Task directions:
The lines below are to be quoted exactly, from the first through the one that contains "ceramic_thickness = 0.25".

——————

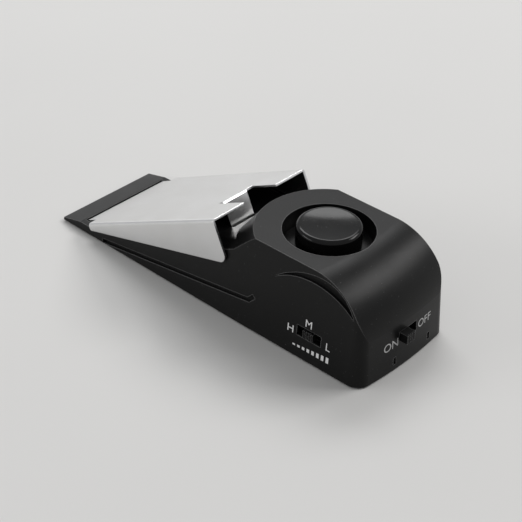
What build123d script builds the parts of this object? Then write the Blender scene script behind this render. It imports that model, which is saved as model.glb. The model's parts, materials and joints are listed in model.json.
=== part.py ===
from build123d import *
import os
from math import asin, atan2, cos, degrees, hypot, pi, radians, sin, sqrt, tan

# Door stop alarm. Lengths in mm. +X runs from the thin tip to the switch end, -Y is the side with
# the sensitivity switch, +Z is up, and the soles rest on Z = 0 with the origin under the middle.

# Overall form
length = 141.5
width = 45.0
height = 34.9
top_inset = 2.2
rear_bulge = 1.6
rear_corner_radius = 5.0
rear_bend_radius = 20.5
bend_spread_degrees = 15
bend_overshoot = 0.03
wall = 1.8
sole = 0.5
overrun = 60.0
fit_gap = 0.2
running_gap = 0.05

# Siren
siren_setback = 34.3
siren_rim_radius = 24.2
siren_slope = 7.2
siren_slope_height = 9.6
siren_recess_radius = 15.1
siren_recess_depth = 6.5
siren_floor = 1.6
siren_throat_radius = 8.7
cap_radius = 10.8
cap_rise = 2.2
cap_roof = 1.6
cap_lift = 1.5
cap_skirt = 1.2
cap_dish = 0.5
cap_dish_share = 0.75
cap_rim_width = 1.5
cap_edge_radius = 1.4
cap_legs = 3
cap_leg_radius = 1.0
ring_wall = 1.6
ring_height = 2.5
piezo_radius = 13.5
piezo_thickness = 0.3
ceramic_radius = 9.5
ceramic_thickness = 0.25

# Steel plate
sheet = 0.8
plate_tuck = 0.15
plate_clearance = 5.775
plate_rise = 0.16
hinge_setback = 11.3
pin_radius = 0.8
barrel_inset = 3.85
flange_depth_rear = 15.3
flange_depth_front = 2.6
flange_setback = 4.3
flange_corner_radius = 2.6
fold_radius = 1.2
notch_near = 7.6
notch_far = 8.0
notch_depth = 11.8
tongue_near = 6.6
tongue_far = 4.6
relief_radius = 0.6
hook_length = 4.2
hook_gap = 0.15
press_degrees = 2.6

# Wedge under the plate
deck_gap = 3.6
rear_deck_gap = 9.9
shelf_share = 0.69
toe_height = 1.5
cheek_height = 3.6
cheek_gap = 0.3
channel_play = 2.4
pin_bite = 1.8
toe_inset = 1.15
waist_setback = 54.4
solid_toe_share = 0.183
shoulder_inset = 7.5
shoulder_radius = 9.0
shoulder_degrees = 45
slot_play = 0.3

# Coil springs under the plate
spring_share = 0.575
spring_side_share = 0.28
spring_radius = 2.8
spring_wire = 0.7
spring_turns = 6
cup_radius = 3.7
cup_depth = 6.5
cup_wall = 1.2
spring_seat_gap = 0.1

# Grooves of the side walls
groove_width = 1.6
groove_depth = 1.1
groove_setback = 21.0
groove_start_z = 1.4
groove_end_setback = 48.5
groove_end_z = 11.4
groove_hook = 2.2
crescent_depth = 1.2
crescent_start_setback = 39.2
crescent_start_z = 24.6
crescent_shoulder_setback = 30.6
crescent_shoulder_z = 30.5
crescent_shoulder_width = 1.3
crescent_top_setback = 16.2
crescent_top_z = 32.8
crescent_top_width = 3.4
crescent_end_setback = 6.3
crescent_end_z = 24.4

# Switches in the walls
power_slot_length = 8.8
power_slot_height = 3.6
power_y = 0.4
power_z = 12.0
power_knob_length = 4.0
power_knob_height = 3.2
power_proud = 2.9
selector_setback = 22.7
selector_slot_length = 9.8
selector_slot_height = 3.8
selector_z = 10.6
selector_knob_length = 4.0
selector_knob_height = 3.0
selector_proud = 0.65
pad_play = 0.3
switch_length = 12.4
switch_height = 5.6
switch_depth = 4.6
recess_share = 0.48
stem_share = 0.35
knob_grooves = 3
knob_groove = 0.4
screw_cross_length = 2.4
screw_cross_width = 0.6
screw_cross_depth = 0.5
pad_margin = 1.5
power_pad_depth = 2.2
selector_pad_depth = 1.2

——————

Exercise response:
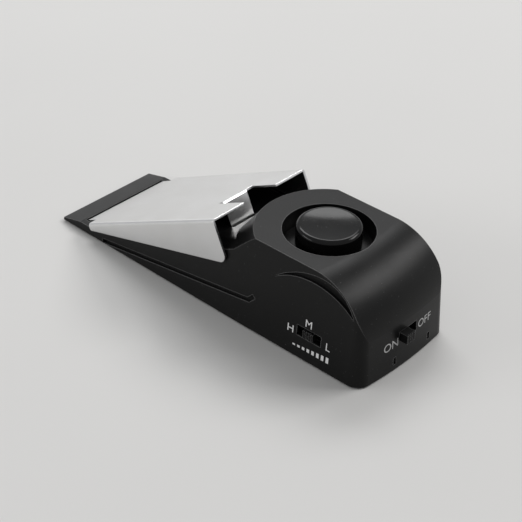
What build123d script builds the parts of this object? Then write the Blender scene script behind this render. It imports that model, which is saved as model.glb. The model's parts, materials and joints are listed in model.json.
=== part.py ===
from build123d import *
import os
from math import asin, atan2, cos, degrees, hypot, pi, radians, sin, sqrt, tan

# Door stop alarm. Lengths in mm. +X runs from the thin tip to the switch end, -Y is the side with
# the sensitivity switch, +Z is up, and the soles rest on Z = 0 with the origin under the middle.

# Overall form
length = 141.5
width = 45.0
height = 34.9
top_inset = 2.2
rear_bulge = 1.6
rear_corner_radius = 5.0
rear_bend_radius = 20.5
bend_spread_degrees = 15
bend_overshoot = 0.03
wall = 1.8
sole = 0.5
overrun = 60.0
fit_gap = 0.2
running_gap = 0.05

# Siren
siren_setback = 34.3
siren_rim_radius = 24.2
siren_slope = 7.2
siren_slope_height = 9.6
siren_recess_radius = 15.1
siren_recess_depth = 6.5
siren_floor = 1.6
siren_throat_radius = 8.7
cap_radius = 10.8
cap_rise = 2.2
cap_roof = 1.6
cap_lift = 1.5
cap_skirt = 1.2
cap_dish = 0.5
cap_dish_share = 0.75
cap_rim_width = 1.5
cap_edge_radius = 1.4
cap_legs = 3
cap_leg_radius = 1.0
ring_wall = 1.6
ring_height = 2.5
piezo_radius = 13.5
piezo_thickness = 0.3
ceramic_radius = 9.5
ceramic_thickness = 0.25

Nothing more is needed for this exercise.